Complete step by step answer:
We know from simple interest formula that if original principal sum is $ P $ , the number of simple periods as $ N $ and rate of interest $ R $ , then simple interest is given by
\[SI=\dfrac{PNR}{100}\]
We know from compound interest that if we denote the original principal sum as $ P $ , the rate of interest per time period as $ r $ , the number of compound periods or frequency as $ n $ and the amount accumulated after the time period $ nt $ as $ A $ . The compound interest $ I $ generated after time period $ nt $ is given by
\[I=A-P=P{{\left( 1+\dfrac{r}{100} \right)}^{n}}-P\]
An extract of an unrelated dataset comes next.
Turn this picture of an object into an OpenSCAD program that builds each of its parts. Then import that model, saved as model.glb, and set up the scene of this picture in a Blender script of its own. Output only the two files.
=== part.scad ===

We are given that the rate of interest in both the cases is 10% per annum which means $ r=R=10 $ % per annum but since compound interest is calculated half yearly we have $ r=\dfrac{10}{2}=5 $ % per half year. We also see that compound interest for a year is payable half-yearly and the simple interest is payable for a yearly. So the number of simple periods for 1 year is $ N=1 $ and the number of compound periods for 1 year is 2. We put the values of $ N,R,n,r $ in the simple and compound interest formula to have;
 \[\begin{align}
  & SI=\dfrac{PNR}{100}=\dfrac{P\times 1\times 10}{100}=0.1P \\
 & CI=P{{\left( 1+\dfrac{r}{100} \right)}^{n}}-P=P{{\left( 1+\dfrac{5}{100} \right)}^{2}}-P=P{{\left( 1.05 \right)}^{2}}-P=0.1025 \\
\end{align}\]
We are given that the difference between the compound interest and the simple interest for a year is Rs. 180. So we have;
\[\begin{align}
  & \text{CI}-\text{SI}=180 \\
 & \Rightarrow 0.1025P-0.1P=180 \\
 & \Rightarrow 0.0025P=180 \\
 & \Rightarrow P=\dfrac{180}{0.0025}=72000 \\
\end{align}\]
So the amount of sum lent was 72000 rupees. \[\]

Note:
 We note that in compound interest, the interest is added into the principal and in the next compound period the new principal is the sum of the old principal and accumulated interest. The simple interest does not add the accumulated interest to the principal. For the same time period, the compound interest will be greater than the simple interest. If $ T $ is the total time period and $ t $ is the time period to calculate interest then the number of periods is $ n=\dfrac{T}{t} $ . We can use the algebraic identity $ {{\left( a+b \right)}^{2}}={{a}^{2}}+{{b}^{2}}+2ab $ to find $ {{\left( 1.05 \right)}^{2}}={{\left( 1+0.05 \right)}^{2}} $ rather multiplying which will take more time.